The issue is rate limiting. The analytics endpoints are pretty strict. When the script tries to paginate through a large dataset (say, 30 days of hourly data for 100 queues), it hits the 429 Too Many Requests wall almost immediately. The SDK doesn’t seem to have a built-in retry mechanism that respects the Retry-After header specifically for analytics, so I’m rolling my own wrapper.
Here’s the rough flow:
def get_analytics_data(api_client, query):
results = []
while True:
try:
response = api_client.get_query_analytics(query)

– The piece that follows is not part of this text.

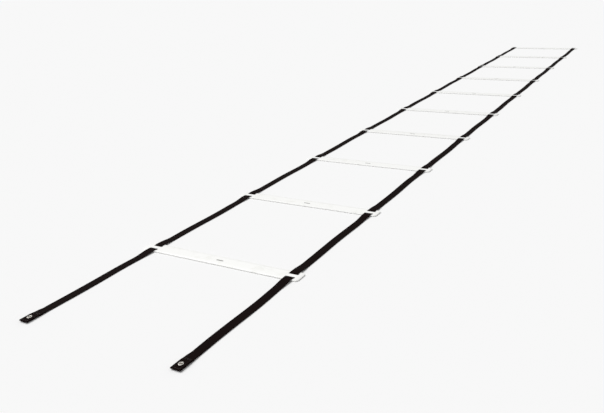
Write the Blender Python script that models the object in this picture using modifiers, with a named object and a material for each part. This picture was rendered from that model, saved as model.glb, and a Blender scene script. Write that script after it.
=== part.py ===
"""Agility ladder: ten flat moulded rungs threaded on two webbing straps.

The ladder lies flat along Y, with its long strap tails at -Y. Each strap runs over a rung's outer
bar, down through a slot, under the centre bar, and up through the next slot. The straps are made in
sections that end at the fold lines half way between rungs, where the ladder folds like a concertina.
The origin is on the floor, under the middle of the whole ladder.
"""
import math

import bmesh
import bpy

# Ladder
RUNG_COUNT = 10
RUNG_PITCH = 0.400
STRAP_SPACING = 0.444      # between the straps' centre lines
NEAR_TAIL = 0.380          # first rung's centre line to the near end of the straps
FAR_END = 0.038            # last rung's centre line to the far end of the straps
TAIL_HINGE = 0.215         # first rung's centre line to the line where a tail folds

# Rung
RUNG_LENGTH = 0.500
RUNG_WIDTH = 0.040
RUNG_THICKNESS = 0.003
RUNG_CORNER_RADIUS = 0.009
RUNG_CORNER_STEPS = 8
RUNG_EDGE_RADIUS = 0.0009
CENTRE_BAR = 0.011         # width of the bar that the strap passes under
SLOT_WIDTH = 0.007
SLOT_LENGTH = 0.029
SLOT_CORNER_RADIUS = 0.002
SLOT_CORNER_STEPS = 4
STRAP_RECESS = 0.0265      # width of the recess under the centre bar
STRAP_RECESS_DEPTH = 0.00195
RECESS_CORNER_RADIUS = 0.001
RECESS_CORNER_STEPS = 2

# Webbing
STRAP_WIDTH = 0.025
STRAP_THICKNESS = 0.0015
RAMP = 0.045               # run of strap that climbs from the floor on to a rung
FAR_RAMP = 0.014           # the same past the last rung, where little strap is left
SLOT_STEPS = 4             # straight pieces in the bend of a strap through a slot
RAMP_STEPS = 6             # straight pieces in a ramp
GAP = 0.0003               # between pieces that touch
WELD_DISTANCE = 1e-5       # corners closer than this are one corner

# Hem and eyelet at the near end of each strap
HEM_LENGTH = 0.040
HEM_DROP = 0.0245          # from the end to where the hem starts down from the washer to the floor
HEM_RAMP = 0.020
TURN_STEPS = 6             # straight pieces in the half circle at the near end
EYELET_FROM_END = 0.0165
EYELET_LIP = 0.00035
EYELET_WASHER = 0.0005
EYELET_FLANGE = 0.0007
EYELET_BORE_RADIUS = 0.0030
EYELET_BARREL_RADIUS = 0.00345
EYELET_LIP_RADIUS = 0.0045
EYELET_RADIUS = 0.0055
STRAP_HOLE_RADIUS = 0.0038
ROUND_STEPS = 32

# Heights that follow
ON_FLOOR = STRAP_THICKNESS / 2
UNDER_BAR = GAP / 2 + STRAP_THICKNESS / 2
OVER_BAR = RUNG_THICKNESS + GAP + STRAP_THICKNESS / 2
WASHER_BASE = EYELET_LIP + GAP
HEM_LOWER = WASHER_BASE + EYELET_WASHER + GAP + STRAP_THICKNESS / 2
HEM_LAYER = STRAP_THICKNESS + GAP
HEM_UPPER = HEM_LOWER + HEM_LAYER
FLANGE_BASE = HEM_UPPER + STRAP_THICKNESS / 2 + GAP
SLOT_CUT_HEIGHT = 3 * RUNG_THICKNESS      # the cutters stand out above and below what they cut
HOLE_CUT_HEIGHT = 4 * FLANGE_BASE

# Places along the ladder
LADDER_LENGTH = NEAR_TAIL + RUNG_PITCH * (RUNG_COUNT - 1) + FAR_END
NEAR_END = -LADDER_LENGTH / 2
RUNG_PLACES = [NEAR_TAIL + NEAR_END + RUNG_PITCH * i for i in range(RUNG_COUNT)]
SIDES = {"left": -STRAP_SPACING / 2, "right": STRAP_SPACING / 2}


def clear_scene():
    for item in list(bpy.data.objects):
        bpy.data.objects.remove(item, do_unlink=True)


def make_collection(name):
    collection = bpy.data.collections.new(name)
    bpy.context.scene.collection.children.link(collection)
    return collection


def make_material(name, colour, roughness, metallic=0.0):
    material = bpy.data.materials.new(name)
    material.use_nodes = True
    shader = material.node_tree.nodes["Principled BSDF"]
    shader.inputs["Base Color"].default_value = (*colour, 1.0)
    shader.inputs["Roughness"].default_value = roughness
    shader.inputs["Metallic"].default_value = metallic
    return material


def add_object(name, data, collection, material=None):
    piece = bpy.data.objects.new(name, data)
    collection.objects.link(piece)
    if material and not data.materials:
        data.materials.append(material)
    return piece


def smoothstep(t):
    return t * t * (3 - 2 * t)


def rounded_rectangle(length, width, radius, steps):
    """Outline of a rectangle with arcs at its corners, anticlockwise from the corner at +X +Y."""
    points = []
    for quarter in range(4):
        start = quarter * math.pi / 2
        corner_x = math.copysign(length / 2 - radius, math.cos(start + math.pi / 4))
        corner_y = math.copysign(width / 2 - radius, math.sin(start + math.pi / 4))
        for step in range(steps + 1):
            angle = start + step / steps * math.pi / 2
            points.append((corner_x + radius * math.cos(angle), corner_y + radius * math.sin(angle)))
    return points


def add_outline(curve, points, cyclic=True):
    spline = curve.splines.new("POLY")
    spline.points.add(len(points) - 1)
    for target, (x, y) in zip(spline.points, points):
        target.co = (x, y, 0, 1)
    spline.use_cyclic_u = cyclic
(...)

results.extend(response.entities)
if not response.next_page_token:
break
query.page_token = response.next_page_token
except Exception as e:
if "429" in str(e):
time.sleep(5) # crude retry
continue
raise
return results
This works okay for small volumes, but when the dataset gets big, the 5-second sleep isn’t dynamic enough. I keep getting throttled. Is there a better way to handle the pagination tokens and backoff logic with the SDK? Or should I just drop the SDK for this part and use raw requests with a proper exponential backoff decorator?
Also, writing to S3 via boto3 is straightforward, but I’m batching the rows into CSV chunks. If the API call fails mid-stream, the script crashes and leaves a partial file in S3. Should I write to a temp file first and then upload_fileobj once the batch is complete? That feels safer but uses more disk I/O.
Any thoughts on the best practice here?